Vikram Sharma is VP, Service Provider, Cisco India & SAARC
The growth of video on the Internet has had a corresponding impact in the world of business, as meetings, presentations, security monitoring, training sessions, customer service, and other activities increasingly include video. More & more businesses are using Video services such as TelePresence, WebEx etc. to connect with customers, employees across the globe. This huge increase in video traffic is transforming the requirements of networking. There is an inherent need for service providers to adopt a technology platform that can help them deal with this transformation but at the same time they need to keep up gradation costs low to optimize profit.
Service Providers need to scale up their network capabilities tremendously and look at adopting a new approach to building mobile networks. The days of delivering voice, video, and data services as distinct offerings with each delivered over its own network, accessed using its own device, and billed as a single subscription are over. What is needed is a single network infrastructure which can be scaled up to meet the demands of the consumers and at the same time maintain cost efficiency. The key here is to move to an all IP based network where voice, video, data get converged into a single system, reducing the CAPEX for service providers. IP Next-Generation Network (NGN) architecture, due to its end-to-end application awareness, gives every device the intelligence to treat a video.
A new class of managed video services Video traffic accounts for a rapidly increasing percentage of global IP traffic, with the 2008 Cisco Visual Networking Index forecasting that video will make up 90 percent of consumer traffic by 2012. Businesses are embracing video, too. A 2008 study of companies in the United States and Europe by Chadwick Martin Bailey found that a majority of respondents surveyed were either now deploying or would deploy in the next 24 months video surveillance (57%), video conferencing (62%), and streaming video (50%) solutions.
At Cisco, more than 60 percent of network traffic was video in 2008, and this percentage is rising. The corresponding video network services, such as multicast, content distribution, media transcoding, application optimization and acceleration, and bandwidth control, are vital to the smooth delivery of and access to video applications. Because video consumes significant amounts of network resources such as bandwidth, until now many network administrators have simply added more bandwidth to their networks. But as video traffic continues to grow, and as applications become more interactive and reach end users on a variety of fixed and mobile devices, the network infrastructure must incorporate new technologies to help ensure reliable video delivery.
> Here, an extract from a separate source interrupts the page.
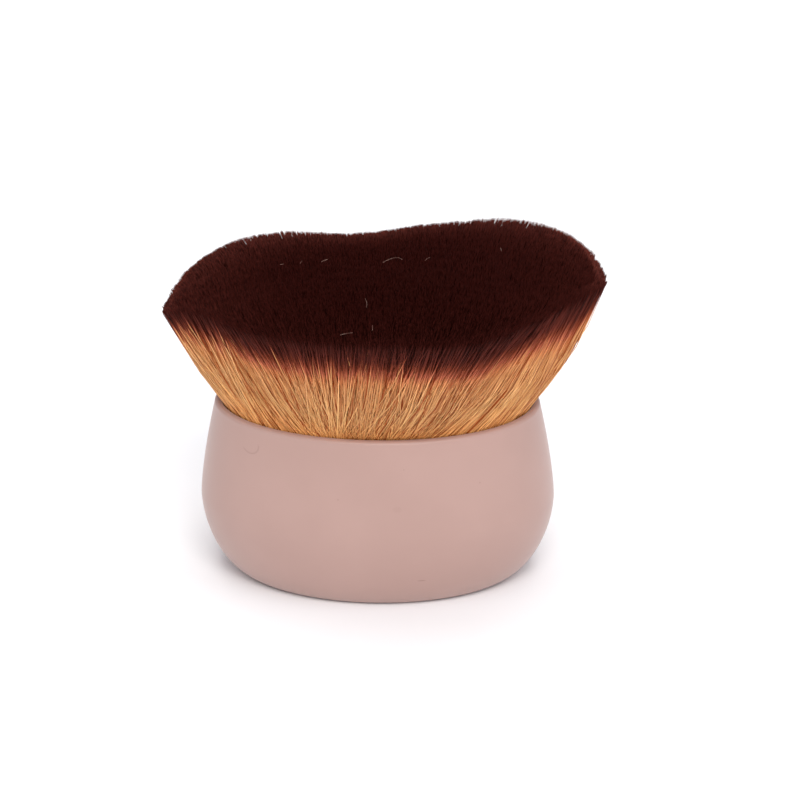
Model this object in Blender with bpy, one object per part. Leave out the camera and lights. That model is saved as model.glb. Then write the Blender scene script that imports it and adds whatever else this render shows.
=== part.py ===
"""Oval kabuki-style makeup brush: a low moulded handle with a flared, wave-cut head of soft filaments.

All lengths are metres, +Z points up and the origin is the centre of the handle's flat base. Seen from the
front, +X is to the right, the taller end of the head. Nothing on the brush moves.

The handle is one moulding with an oval socket in its top. A thin ferrule cup is bonded into the socket. The
filaments stand in the cup in a bed of hardened glue, pass the handle's lip and flare to a wider head. They are
grouped in a core bundle and six outer bundles, and each bundle is fused to its own slice of the glue bed.
"""

import math

import bmesh
import bpy
import numpy as np

# Handle, outside
HANDLE_HEIGHT = 0.0362
BELLY_HEIGHT = 0.0162
FOOT_WIDTH = 0.0522
FOOT_DEPTH = 0.0344
BELLY_WIDTH = 0.0702
BELLY_DEPTH = 0.0463
RIM_WIDTH = 0.0638
RIM_DEPTH = 0.0421
LIP_RADIUS = 0.0008
LOWER_CURVE_POWER = 1.75
UPPER_CURVE_POWER = 1.4

# Socket in the handle's top, and what is bonded into it
LIP_WALL = 0.0012
SOCKET_DEPTH = 0.0162
FIT_GAP = 0.0003
ADHESIVE_THICKNESS = 0.0009
ADHESIVE_SETBACK = 0.0012
CUP_WALL = 0.0007
CUP_HEIGHT = 0.0090
GLUE_BED_HEIGHT = 0.0060
BRISTLE_EMBED = 0.0020

# Head: the plan of the tips. Each power has a base, what the middle adds and what the right end adds
HEAD_WIDTH = 0.0866
HEAD_DEPTH = 0.0639
HEAD_SHIFT_RIGHT = 0.0012
HEAD_SHIFT_BACK = 0.0009
FRONT_POWERS = (1.11, 0.61, 0.13)
BACK_POWERS = (2.29, 0.65, -0.31)
SIDE_CHANGE_SHARPNESS = 6.0
WAIST_DEPTH = 0.0059
WAIST_PLACE_SHARE = -0.13
WAIST_LENGTH_SHARE = 0.35
BACK_DIMPLE_DEPTH = 0.0024
BACK_DIMPLE_PLACE_SHARE = 0.32
BACK_DIMPLE_LENGTH_SHARE = 0.19
BULGE_DEPTH = 0.0060
BULGE_PLACE_SHARE = 0.49
BULGE_LENGTH_SHARE = 0.28
RIGHT_LOBE_DEPTH = 0.0032
LEFT_END_SKEW_SHARE = 0.05

# Head: the heights of the tips
EDGE_STANDOUT = 0.0253
RIGHT_RISE = 0.0028
BACK_RISE = 0.0004
SIDE_FALL = 0.0012
LEFT_END_FALL = 0.0027
RIGHT_END_FALL = 0.0014
END_FALL_POWER = 6.0
FRONT_CORNER_FALL = 0.0010
TWIST_FALL = 0.0007
WAVE_DIP = 0.0013
CROWN_RISE = 0.0020
CROWN_POWER = 2.5
EDGE_ROUND = 0.0012
EDGE_ROUND_POWER = 12.0

# Strands: ring k of the head holds 6 k strands, so every border between bundles runs between strands
RING_COUNT = 10
CORE_RING_COUNT = 5
STRAND_SIDES = 3
FLARE_BOW_SHARE = 0.47
FLARE_BOW_RIGHT_SHARE = 0.09
SHOULDER_PLACE_SHARE = 0.84
BED_THICKNESS_SHARE = 0.40
RIM_THICKNESS_SHARE = 0.50
SHOULDER_THICKNESS_SHARE = 0.54

# Facets
OVAL_SEGMENTS = 72
LOWER_ROWS = 16
UPPER_ROWS = 8
LIP_ROWS = 4
SLICE_ARC_SEGMENTS = 8

# Places worked out from the sizes above
SOCKET_FLOOR = HANDLE_HEIGHT - SOCKET_DEPTH
ADHESIVE_BOTTOM = SOCKET_FLOOR + FIT_GAP
CUP_BOTTOM = ADHESIVE_BOTTOM + ADHESIVE_THICKNESS + FIT_GAP
CUP_TOP = CUP_BOTTOM + CUP_HEIGHT
BED_BOTTOM = CUP_BOTTOM + CUP_WALL + FIT_GAP
BED_TOP = BED_BOTTOM + GLUE_BED_HEIGHT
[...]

Although a 500-millisecond delay on a voice call may only produce an audible click or pop, even such a brief delay on a video application will produce a highly noticeable degradation of the image. Increasingly, businesses are aware of the demanding nature of network video. The 2008 Chadwick Martin Bailey study indicates that there is strong interest among U.S. and European businesses in outsourcing video-oriented services, especially bridging, desktop and Tier 2 support, content management, and content distribution, to managed service providers. In India too businesses have increasingly started adopting video based collaboration technologies to reduce travel cost and strengthen customer relationships. With the advent of advanced technologies like 36/4G, as quality of services improves there will be a further increased demand for video services. Application-aware networking Along with new models for application delivery (such as software as a service), data centre consolidation, and virtualization of resources, the increase in video traffic and the array of evolving video applications are behind new requirements for networks.
Networks must now be application-aware so that every device has the intelligence to treat a video application appropriately end-to-end. Managed service providers can activate key solutions to support customer service-level agreements (SLAs) for video services within their IP NGNs that include: Application visibility, monitoring, and reporting solutions. Application acceleration and optimisations tools Application control for bandwidth and performance management.
Business benefits IP NGN provides the inherent end-to-end application performance management capabilities required of today's demanding video applications. It is media aware (capable of detecting and optimizing different media types to deliver an optimal quality of experience), endpoint aware (capable of detecting and configuring media endpoints automatically), and network aware (able to detect and respond to changes in device, connection, and service availability). Leveraging existing assets within their IP NGNs, managed service providers can create new revenue streams, upsell additional services, and create long-term customer loyalty.